■ **Stated problem**
Every line of the material is to be repeated exactly as it stands.

** BEGIN **

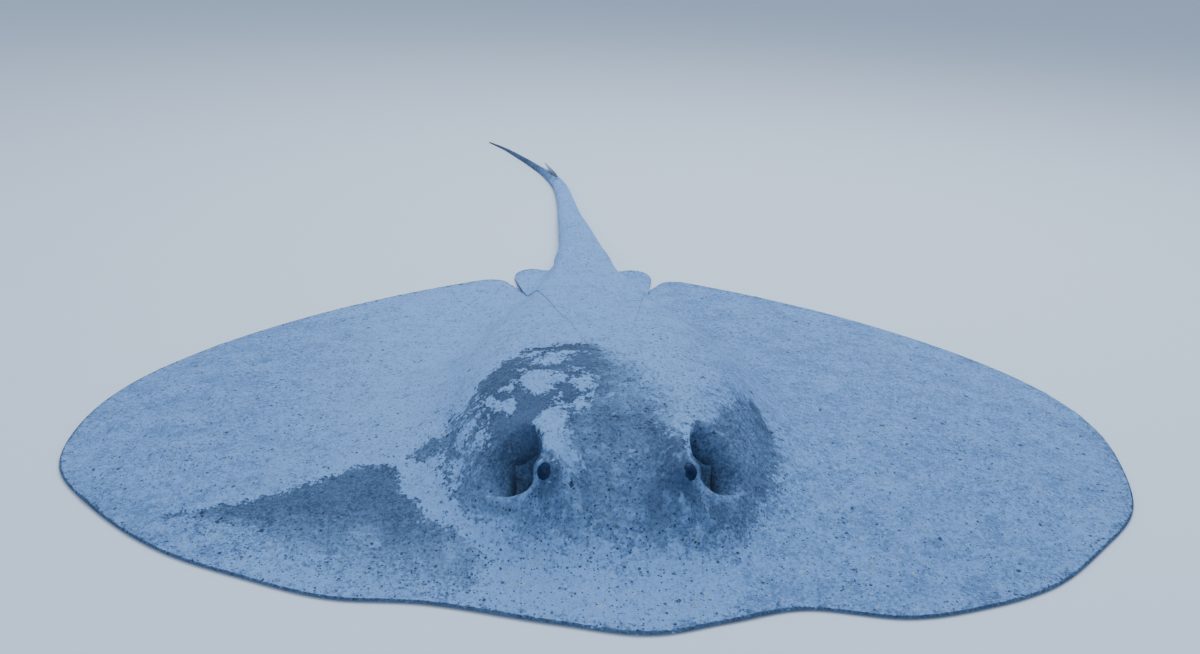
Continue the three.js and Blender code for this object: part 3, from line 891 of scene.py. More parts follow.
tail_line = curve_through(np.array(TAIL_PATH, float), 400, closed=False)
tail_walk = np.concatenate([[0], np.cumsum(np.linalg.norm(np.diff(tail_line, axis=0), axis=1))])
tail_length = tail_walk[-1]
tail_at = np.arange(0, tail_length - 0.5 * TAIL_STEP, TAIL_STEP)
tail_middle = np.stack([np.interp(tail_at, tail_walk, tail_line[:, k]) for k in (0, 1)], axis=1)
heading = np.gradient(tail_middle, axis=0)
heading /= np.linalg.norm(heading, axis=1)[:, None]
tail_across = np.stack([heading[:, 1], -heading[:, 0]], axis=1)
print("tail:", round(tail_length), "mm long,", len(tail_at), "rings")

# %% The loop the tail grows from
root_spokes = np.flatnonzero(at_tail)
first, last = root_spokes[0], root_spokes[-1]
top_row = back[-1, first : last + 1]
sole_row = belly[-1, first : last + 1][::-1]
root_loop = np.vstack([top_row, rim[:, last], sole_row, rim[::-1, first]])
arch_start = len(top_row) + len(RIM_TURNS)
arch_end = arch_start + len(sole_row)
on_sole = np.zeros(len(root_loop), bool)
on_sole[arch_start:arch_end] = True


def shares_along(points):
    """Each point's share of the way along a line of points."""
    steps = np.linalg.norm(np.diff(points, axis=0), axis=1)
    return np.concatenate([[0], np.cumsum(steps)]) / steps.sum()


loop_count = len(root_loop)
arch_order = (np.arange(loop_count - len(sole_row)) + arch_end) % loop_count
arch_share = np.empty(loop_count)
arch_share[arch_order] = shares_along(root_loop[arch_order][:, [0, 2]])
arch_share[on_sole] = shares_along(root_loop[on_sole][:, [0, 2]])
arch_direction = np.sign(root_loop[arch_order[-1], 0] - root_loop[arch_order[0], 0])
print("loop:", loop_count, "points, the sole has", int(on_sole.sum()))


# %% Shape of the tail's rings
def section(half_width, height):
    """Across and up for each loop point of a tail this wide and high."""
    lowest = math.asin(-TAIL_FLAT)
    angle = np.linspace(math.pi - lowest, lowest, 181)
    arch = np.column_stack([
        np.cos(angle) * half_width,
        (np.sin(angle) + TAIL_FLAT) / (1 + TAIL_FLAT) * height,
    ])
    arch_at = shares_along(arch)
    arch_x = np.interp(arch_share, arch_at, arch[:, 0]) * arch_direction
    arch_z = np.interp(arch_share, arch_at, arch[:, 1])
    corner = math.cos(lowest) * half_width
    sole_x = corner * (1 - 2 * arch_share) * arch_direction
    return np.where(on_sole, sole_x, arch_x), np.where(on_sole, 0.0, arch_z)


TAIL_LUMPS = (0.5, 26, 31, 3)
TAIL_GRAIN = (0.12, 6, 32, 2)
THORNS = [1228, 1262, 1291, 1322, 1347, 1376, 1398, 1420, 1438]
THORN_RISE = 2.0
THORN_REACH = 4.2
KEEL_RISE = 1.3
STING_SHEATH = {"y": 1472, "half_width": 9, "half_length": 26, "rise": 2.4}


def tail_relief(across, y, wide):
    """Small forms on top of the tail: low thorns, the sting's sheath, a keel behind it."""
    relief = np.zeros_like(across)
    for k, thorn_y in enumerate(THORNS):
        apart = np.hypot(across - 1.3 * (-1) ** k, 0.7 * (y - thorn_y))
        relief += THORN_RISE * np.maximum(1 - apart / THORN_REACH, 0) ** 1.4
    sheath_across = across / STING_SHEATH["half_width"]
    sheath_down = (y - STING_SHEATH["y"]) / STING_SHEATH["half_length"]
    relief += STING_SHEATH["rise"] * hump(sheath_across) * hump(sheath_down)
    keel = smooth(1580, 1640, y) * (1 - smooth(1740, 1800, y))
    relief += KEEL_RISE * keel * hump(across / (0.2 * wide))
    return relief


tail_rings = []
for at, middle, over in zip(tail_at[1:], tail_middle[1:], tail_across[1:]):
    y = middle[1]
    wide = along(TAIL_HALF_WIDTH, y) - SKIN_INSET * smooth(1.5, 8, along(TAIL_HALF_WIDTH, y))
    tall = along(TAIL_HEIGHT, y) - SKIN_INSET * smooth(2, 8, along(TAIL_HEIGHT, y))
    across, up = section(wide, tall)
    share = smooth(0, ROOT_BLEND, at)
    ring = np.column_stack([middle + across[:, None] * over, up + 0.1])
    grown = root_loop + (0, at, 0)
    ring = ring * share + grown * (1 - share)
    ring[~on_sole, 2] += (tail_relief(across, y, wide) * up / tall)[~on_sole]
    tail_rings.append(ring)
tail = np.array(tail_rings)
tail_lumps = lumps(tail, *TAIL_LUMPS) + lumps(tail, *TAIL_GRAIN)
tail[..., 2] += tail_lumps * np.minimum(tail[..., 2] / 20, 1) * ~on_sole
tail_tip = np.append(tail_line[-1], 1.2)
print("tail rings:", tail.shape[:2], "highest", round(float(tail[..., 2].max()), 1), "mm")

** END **

■ **Reply to the task**
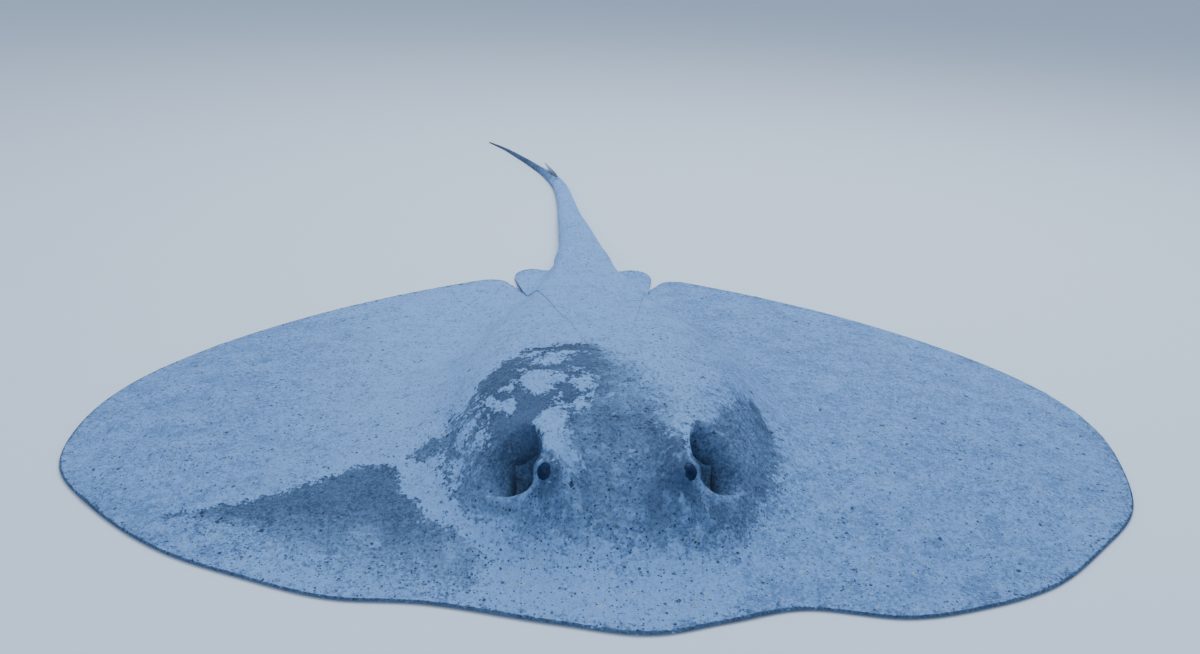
Continue the three.js and Blender code for this object: part 3, from line 891 of scene.py. More parts follow.
tail_line = curve_through(np.array(TAIL_PATH, float), 400, closed=False)
tail_walk = np.concatenate([[0], np.cumsum(np.linalg.norm(np.diff(tail_line, axis=0), axis=1))])
tail_length = tail_walk[-1]
tail_at = np.arange(0, tail_length - 0.5 * TAIL_STEP, TAIL_STEP)
tail_middle = np.stack([np.interp(tail_at, tail_walk, tail_line[:, k]) for k in (0, 1)], axis=1)
heading = np.gradient(tail_middle, axis=0)
heading /= np.linalg.norm(heading, axis=1)[:, None]
tail_across = np.stack([heading[:, 1], -heading[:, 0]], axis=1)
print("tail:", round(tail_length), "mm long,", len(tail_at), "rings")

# %% The loop the tail grows from
root_spokes = np.flatnonzero(at_tail)
first, last = root_spokes[0], root_spokes[-1]
top_row = back[-1, first : last + 1]
sole_row = belly[-1, first : last + 1][::-1]
root_loop = np.vstack([top_row, rim[:, last], sole_row, rim[::-1, first]])
arch_start = len(top_row) + len(RIM_TURNS)
arch_end = arch_start + len(sole_row)
on_sole = np.zeros(len(root_loop), bool)
on_sole[arch_start:arch_end] = True


def shares_along(points):
    """Each point's share of the way along a line of points."""
    steps = np.linalg.norm(np.diff(points, axis=0), axis=1)
    return np.concatenate([[0], np.cumsum(steps)]) / steps.sum()


loop_count = len(root_loop)
arch_order = (np.arange(loop_count - len(sole_row)) + arch_end) % loop_count
arch_share = np.empty(loop_count)
arch_share[arch_order] = shares_along(root_loop[arch_order][:, [0, 2]])
arch_share[on_sole] = shares_along(root_loop[on_sole][:, [0, 2]])
arch_direction = np.sign(root_loop[arch_order[-1], 0] - root_loop[arch_order[0], 0])
print("loop:", loop_count, "points, the sole has", int(on_sole.sum()))


# %% Shape of the tail's rings
def section(half_width, height):
    """Across and up for each loop point of a tail this wide and high."""
    lowest = math.asin(-TAIL_FLAT)
    angle = np.linspace(math.pi - lowest, lowest, 181)
    arch = np.column_stack([
        np.cos(angle) * half_width,
        (np.sin(angle) + TAIL_FLAT) / (1 + TAIL_FLAT) * height,
    ])
    arch_at = shares_along(arch)
    arch_x = np.interp(arch_share, arch_at, arch[:, 0]) * arch_direction
    arch_z = np.interp(arch_share, arch_at, arch[:, 1])
    corner = math.cos(lowest) * half_width
    sole_x = corner * (1 - 2 * arch_share) * arch_direction
    return np.where(on_sole, sole_x, arch_x), np.where(on_sole, 0.0, arch_z)


TAIL_LUMPS = (0.5, 26, 31, 3)
TAIL_GRAIN = (0.12, 6, 32, 2)
THORNS = [1228, 1262, 1291, 1322, 1347, 1376, 1398, 1420, 1438]
THORN_RISE = 2.0
THORN_REACH = 4.2
KEEL_RISE = 1.3
STING_SHEATH = {"y": 1472, "half_width": 9, "half_length": 26, "rise": 2.4}


def tail_relief(across, y, wide):
    """Small forms on top of the tail: low thorns, the sting's sheath, a keel behind it."""
    relief = np.zeros_like(across)
    for k, thorn_y in enumerate(THORNS):
        apart = np.hypot(across - 1.3 * (-1) ** k, 0.7 * (y - thorn_y))
        relief += THORN_RISE * np.maximum(1 - apart / THORN_REACH, 0) ** 1.4
    sheath_across = across / STING_SHEATH["half_width"]
    sheath_down = (y - STING_SHEATH["y"]) / STING_SHEATH["half_length"]
    relief += STING_SHEATH["rise"] * hump(sheath_across) * hump(sheath_down)
    keel = smooth(1580, 1640, y) * (1 - smooth(1740, 1800, y))
    relief += KEEL_RISE * keel * hump(across / (0.2 * wide))
    return relief


tail_rings = []
for at, middle, over in zip(tail_at[1:], tail_middle[1:], tail_across[1:]):
    y = middle[1]
    wide = along(TAIL_HALF_WIDTH, y) - SKIN_INSET * smooth(1.5, 8, along(TAIL_HALF_WIDTH, y))
    tall = along(TAIL_HEIGHT, y) - SKIN_INSET * smooth(2, 8, along(TAIL_HEIGHT, y))
    across, up = section(wide, tall)
    share = smooth(0, ROOT_BLEND, at)
    ring = np.column_stack([middle + across[:, None] * over, up + 0.1])
    grown = root_loop + (0, at, 0)
    ring = ring * share + grown * (1 - share)
    ring[~on_sole, 2] += (tail_relief(across, y, wide) * up / tall)[~on_sole]
    tail_rings.append(ring)
tail = np.array(tail_rings)
tail_lumps = lumps(tail, *TAIL_LUMPS) + lumps(tail, *TAIL_GRAIN)
tail[..., 2] += tail_lumps * np.minimum(tail[..., 2] / 20, 1) * ~on_sole
tail_tip = np.append(tail_line[-1], 1.2)
print("tail rings:", tail.shape[:2], "highest", round(float(tail[..., 2].max()), 1), "mm")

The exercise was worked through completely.